Step 2: Estimate the Demand Function

  • Perform linear regression to estimate the relationship between visits and travel costs.

  • Formula: \[ Q = \alpha + \beta P \]

  • Where:

    • \(Q\): Number of visits.
    • \(P\): Travel cost.
    • \(\alpha\), \(\beta\): Regression coefficients.

Travel-Cost Demand Function

Example: National Park Visitation

Step 2: Estimate the Demand Function

Travel-Cost Demand Function

Example: National Park Visitation

Step 3: Example Regression Result

Demand Function:

\[ Q = 188 - 1.8P \]

  • Interpretation:
    • \(\beta = -1.8\) → Each $1 increase in travel cost reduces visits by 1.8 visitors.
    • \(\alpha = 188\) → Hypothetical number of visitors if travel cost were zero.

Travel-Cost Demand Function

Example: National Park Visitation

Step 4: Predict Visitation

  • Example: If the travel cost is $60, the predicted number of visits is: \[ \begin{align} Q &= 188 - 1.8(60) \\ &= 80 \text{ visits} \end{align} \]

Travel-Cost Demand Function

Example: National Park Visitation

Step 5: Estimate Consumer Surplus

  • Consumer Surplus: Total recreational value derived from the site.
    • Area under the demand curve but above the travel cost represents the consumer surplus.
    • If travel cost is $60, consumer surplus will be:

Second Variant of TCM

Random Utility Model (RUM)

  • Purpose: Model the choice behavior of individuals when selecting among multiple recreational sites.

  • In the RUM, a person choosing a particular site takes into consideration site characteristics and its price (trip cost).

  • Characteristics affecting the site choice include ease of access and environmental quality.

  • Each site results in a unique level of utility and a person is assumed to choose the site giving the highest level of utility to that person.

  • Welfare losses from an event such as an oil spill can then be measured by the resulting change in utility should the person have to choose an alternate, less desirable site.

Challenges in TCM

  • Proximity Paradox
    • Those who live closest to the site may actually visit frequently and have low travel costs.
    • This would potentially be underestimating their true valuation.
  • Opportunity Cost of Time
    • Time spent traveling could have been used for other valuable activities.
    • Approaches: Wage Rate Method, Shadow Price of Time (Implicit value that individuals place on their time).

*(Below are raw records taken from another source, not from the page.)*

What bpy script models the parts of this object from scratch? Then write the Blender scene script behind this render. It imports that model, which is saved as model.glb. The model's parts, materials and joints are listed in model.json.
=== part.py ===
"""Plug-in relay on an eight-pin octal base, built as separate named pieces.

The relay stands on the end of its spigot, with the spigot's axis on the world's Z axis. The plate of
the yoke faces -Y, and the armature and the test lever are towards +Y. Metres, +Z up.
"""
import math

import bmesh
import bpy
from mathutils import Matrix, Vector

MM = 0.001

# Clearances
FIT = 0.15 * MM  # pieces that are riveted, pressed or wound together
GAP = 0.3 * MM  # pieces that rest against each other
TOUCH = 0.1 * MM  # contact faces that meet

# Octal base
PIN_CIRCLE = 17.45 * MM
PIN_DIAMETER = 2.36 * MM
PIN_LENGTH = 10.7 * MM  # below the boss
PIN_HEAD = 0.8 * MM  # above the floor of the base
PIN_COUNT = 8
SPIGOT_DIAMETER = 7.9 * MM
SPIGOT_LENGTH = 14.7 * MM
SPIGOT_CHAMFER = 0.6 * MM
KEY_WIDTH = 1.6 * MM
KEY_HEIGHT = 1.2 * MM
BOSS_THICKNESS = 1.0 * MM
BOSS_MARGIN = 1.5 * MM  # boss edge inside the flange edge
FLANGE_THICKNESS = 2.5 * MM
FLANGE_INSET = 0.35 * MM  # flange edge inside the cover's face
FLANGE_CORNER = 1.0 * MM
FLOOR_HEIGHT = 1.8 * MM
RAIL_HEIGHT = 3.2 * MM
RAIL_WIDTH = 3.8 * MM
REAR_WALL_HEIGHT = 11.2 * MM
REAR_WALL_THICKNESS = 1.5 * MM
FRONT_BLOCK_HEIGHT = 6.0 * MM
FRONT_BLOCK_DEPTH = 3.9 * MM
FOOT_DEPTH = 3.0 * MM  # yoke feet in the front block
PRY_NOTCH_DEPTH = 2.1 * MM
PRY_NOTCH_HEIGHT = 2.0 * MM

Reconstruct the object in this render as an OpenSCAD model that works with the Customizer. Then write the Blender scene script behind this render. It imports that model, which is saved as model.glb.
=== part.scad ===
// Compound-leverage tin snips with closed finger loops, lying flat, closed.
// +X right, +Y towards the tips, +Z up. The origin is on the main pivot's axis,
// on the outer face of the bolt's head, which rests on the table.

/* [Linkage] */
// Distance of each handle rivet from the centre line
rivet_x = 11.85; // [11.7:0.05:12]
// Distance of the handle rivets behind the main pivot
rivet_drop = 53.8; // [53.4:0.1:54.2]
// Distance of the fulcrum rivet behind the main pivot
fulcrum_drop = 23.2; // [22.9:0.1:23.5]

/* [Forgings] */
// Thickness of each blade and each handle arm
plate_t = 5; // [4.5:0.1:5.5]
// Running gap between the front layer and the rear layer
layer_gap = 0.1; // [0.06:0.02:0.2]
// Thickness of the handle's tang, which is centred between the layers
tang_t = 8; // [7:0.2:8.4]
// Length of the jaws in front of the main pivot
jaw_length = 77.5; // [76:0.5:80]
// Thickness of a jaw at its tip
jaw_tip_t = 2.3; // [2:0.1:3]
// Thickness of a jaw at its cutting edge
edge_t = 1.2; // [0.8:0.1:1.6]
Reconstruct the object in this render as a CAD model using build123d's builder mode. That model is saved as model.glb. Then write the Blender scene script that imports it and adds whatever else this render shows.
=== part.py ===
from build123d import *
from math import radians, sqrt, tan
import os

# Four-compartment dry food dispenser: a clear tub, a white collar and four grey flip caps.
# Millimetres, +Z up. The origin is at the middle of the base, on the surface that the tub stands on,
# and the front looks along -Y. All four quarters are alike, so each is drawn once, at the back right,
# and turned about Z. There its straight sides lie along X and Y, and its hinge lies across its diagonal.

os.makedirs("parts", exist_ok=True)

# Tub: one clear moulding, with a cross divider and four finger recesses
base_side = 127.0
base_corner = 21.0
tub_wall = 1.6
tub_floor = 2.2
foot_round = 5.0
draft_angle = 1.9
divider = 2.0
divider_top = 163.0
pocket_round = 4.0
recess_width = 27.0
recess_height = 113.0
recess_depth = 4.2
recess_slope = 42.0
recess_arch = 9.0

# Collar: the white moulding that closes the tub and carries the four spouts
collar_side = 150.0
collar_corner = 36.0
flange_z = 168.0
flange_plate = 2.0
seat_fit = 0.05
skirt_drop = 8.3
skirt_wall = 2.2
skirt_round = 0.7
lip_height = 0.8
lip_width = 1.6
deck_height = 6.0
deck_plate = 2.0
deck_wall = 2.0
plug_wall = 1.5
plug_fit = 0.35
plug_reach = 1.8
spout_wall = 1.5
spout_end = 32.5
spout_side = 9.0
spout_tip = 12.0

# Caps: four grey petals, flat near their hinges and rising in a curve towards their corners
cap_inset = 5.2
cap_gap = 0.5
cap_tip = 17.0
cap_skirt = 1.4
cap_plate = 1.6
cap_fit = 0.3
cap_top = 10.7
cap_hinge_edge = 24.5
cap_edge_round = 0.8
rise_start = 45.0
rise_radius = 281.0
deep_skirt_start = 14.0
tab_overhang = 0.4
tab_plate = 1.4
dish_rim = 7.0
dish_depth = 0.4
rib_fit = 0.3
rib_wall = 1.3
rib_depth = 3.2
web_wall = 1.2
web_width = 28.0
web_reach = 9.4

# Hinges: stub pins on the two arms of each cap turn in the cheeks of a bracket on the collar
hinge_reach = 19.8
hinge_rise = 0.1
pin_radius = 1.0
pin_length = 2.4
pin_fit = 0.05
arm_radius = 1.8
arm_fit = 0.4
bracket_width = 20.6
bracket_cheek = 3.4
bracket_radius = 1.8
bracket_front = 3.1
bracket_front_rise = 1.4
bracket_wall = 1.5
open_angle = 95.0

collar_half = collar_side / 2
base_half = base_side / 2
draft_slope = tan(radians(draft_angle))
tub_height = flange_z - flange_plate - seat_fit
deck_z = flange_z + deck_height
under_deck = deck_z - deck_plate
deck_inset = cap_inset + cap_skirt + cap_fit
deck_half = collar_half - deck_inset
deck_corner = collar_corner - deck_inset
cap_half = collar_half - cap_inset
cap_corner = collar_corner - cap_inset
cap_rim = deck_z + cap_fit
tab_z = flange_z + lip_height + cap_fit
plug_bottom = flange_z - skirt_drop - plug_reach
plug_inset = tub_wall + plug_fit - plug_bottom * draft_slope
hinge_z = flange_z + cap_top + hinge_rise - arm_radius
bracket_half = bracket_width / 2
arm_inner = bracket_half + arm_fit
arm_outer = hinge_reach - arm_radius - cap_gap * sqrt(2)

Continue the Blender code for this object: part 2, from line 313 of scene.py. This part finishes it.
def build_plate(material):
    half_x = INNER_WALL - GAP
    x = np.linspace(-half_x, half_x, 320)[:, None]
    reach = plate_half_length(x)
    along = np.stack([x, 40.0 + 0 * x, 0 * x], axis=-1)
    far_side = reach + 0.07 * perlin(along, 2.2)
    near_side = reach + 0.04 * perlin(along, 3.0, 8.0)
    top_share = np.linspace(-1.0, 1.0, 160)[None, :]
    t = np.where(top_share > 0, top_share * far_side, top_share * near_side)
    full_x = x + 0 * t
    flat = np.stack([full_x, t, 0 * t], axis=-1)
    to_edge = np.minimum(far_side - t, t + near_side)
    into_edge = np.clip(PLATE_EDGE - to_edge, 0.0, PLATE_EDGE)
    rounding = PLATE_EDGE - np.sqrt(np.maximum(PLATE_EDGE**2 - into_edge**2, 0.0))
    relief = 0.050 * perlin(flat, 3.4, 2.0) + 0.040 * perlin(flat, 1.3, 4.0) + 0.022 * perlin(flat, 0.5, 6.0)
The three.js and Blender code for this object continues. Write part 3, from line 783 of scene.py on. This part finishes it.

Using the TCM to Estimate Recreational Value

Beaches in Minorca, Spain

  • Minorca, Spain is a popular tourist destination, with its population doubling in summer due to tourism, mainly drawn by its beaches.
  • Researchers estimated the economic value of Minorca’s beaches using the TCM, with a hypothetical oil spill causing beach closures.

Using the TCM to Estimate Recreational Value

Beaches in Minorca, Spain

  • A RUM based on survey data from 573 individual surveys conducted at 51 beaches in 2008 was used for the analysis.
  • Surveys gathered travel details (origin, transportation, group size, demographics) and attitudes toward beach attributes (urbanization, sand type, cleanliness, crowding, amenities, environmental quality).
  • Positive characteristics for beach utility included north-facing, presence of lifeguards, toilets, drink vendors, thin sand, nudism, warm water, and environmental quality.
  • Negative characteristics included urban setting, crowding, algae, calm water, and non-northern orientation.
  • WTP to avoid beach closures ranges from 0.24 euros per day per person for west coast beaches (resulting in a 6,000-euro daily loss) to 1.73 euros for northern beaches (43,250-euro daily loss).

Using the TCM to Estimate Recreational Value

Florida Beaches

  • Survey 826 tourists:
    • Days spent at the beach and expenses incurred to use the beach, meals, travel and access fees, initial travel costs in and out of the state, length of stay, age, income, and other control data.
  • Hypothesis:
    • Holding all the other factors constant, lower beach expenses \(\rightarrow\) greater number of days at the beach
  • Results:
    • A 10% increase in “price” lead to a 1.5% decrease in time on the beach.
    • Average CS per day of $38.
    • Over 2 million tourists: $2.37 billion per year.